● **What is being asked**
Check each line of the entries below for the string "joints"; copy every line where it appears.

● **The input**
_ _ _ _ _ _ _
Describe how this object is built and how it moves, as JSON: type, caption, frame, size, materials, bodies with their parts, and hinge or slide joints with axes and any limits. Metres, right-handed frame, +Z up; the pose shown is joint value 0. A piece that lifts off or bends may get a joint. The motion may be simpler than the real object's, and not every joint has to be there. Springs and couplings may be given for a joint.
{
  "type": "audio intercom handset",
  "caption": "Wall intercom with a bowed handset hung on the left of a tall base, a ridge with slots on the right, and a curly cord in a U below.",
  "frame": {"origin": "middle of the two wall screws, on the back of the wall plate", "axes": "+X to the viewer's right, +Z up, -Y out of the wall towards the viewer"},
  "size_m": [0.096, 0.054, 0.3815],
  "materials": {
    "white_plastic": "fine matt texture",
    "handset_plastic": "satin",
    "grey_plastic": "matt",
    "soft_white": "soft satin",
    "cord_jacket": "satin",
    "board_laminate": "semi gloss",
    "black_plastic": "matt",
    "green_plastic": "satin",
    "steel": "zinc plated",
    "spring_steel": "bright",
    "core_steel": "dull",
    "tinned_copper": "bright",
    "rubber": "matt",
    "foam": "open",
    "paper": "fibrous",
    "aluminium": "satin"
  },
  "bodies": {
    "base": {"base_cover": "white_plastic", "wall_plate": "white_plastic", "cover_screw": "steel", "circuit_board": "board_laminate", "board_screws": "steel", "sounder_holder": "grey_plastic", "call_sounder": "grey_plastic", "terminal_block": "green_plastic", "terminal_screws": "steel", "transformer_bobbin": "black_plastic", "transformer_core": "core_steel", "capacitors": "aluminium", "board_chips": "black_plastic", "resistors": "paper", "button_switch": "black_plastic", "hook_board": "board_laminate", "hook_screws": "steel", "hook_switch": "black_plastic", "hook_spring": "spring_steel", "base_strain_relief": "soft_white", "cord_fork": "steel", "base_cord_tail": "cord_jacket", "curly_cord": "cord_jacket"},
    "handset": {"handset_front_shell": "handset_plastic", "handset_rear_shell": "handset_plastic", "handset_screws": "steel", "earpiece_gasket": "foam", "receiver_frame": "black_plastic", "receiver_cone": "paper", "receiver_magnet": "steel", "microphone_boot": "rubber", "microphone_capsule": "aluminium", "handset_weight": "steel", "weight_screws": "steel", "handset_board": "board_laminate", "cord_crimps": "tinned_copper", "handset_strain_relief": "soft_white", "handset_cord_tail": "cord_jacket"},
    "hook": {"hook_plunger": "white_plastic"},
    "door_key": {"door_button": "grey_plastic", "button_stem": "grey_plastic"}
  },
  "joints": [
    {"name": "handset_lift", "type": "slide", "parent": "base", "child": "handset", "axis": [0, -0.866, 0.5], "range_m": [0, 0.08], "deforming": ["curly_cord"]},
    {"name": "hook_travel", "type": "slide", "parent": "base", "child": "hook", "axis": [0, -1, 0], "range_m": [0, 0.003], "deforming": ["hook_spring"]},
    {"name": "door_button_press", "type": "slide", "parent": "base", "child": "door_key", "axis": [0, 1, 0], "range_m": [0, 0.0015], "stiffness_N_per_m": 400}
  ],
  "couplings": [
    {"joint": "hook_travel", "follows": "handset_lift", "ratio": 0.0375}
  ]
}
_ _ _ _ _ _ _
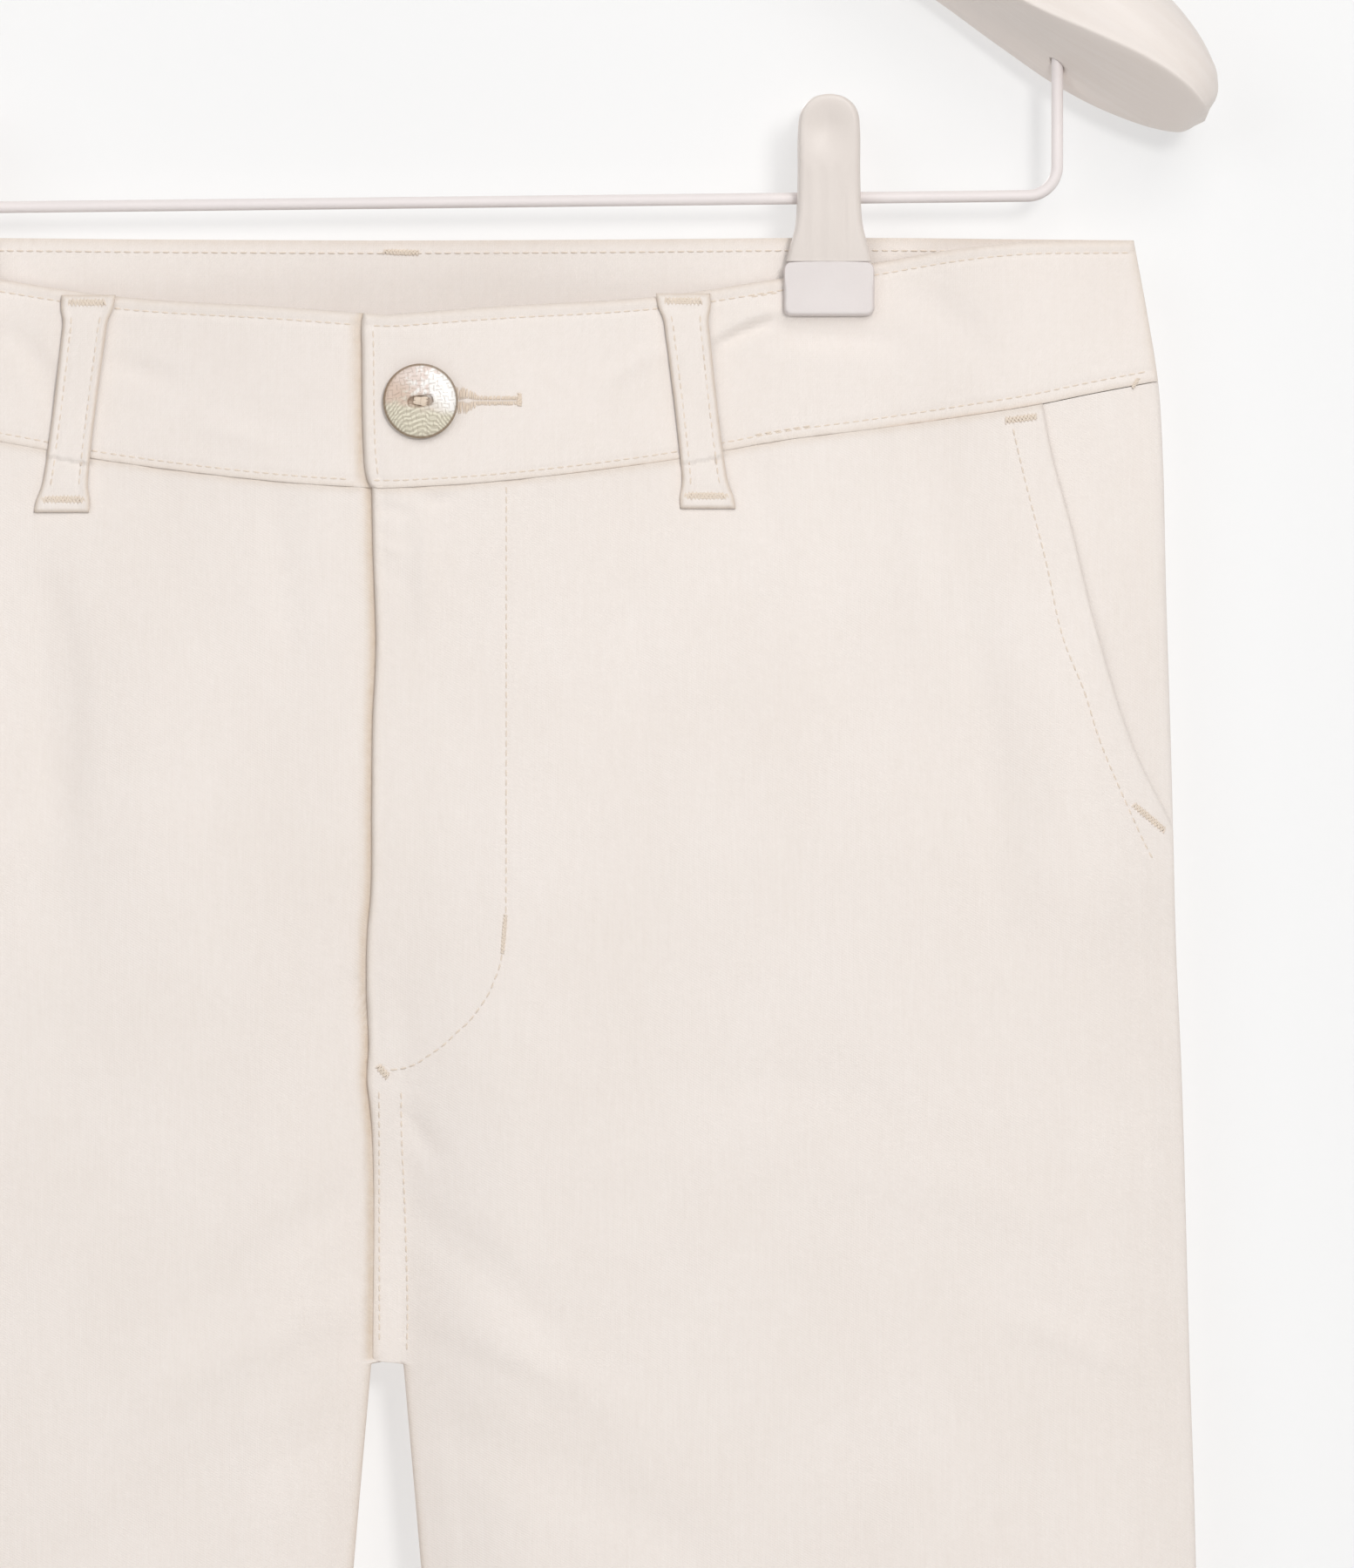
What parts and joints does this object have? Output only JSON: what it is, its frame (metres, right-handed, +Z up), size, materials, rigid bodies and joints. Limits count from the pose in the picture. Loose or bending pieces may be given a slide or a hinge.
_ _ _ _ _ _ _
● **Answer for the task**
Describe how this object is built and how it moves, as JSON: type, caption, frame, size, materials, bodies with their parts, and hinge or slide joints with axes and any limits. Metres, right-handed frame, +Z up; the pose shown is joint value 0. A piece that lifts off or bends may get a joint. The motion may be simpler than the real object's, and not every joint has to be there. Springs and couplings may be given for a joint.
  "joints": [
What parts and joints does this object have? Output only JSON: what it is, its frame (metres, right-handed, +Z up), size, materials, rigid bodies and joints. Limits count from the pose in the picture. Loose or bending pieces may be given a slide or a hinge.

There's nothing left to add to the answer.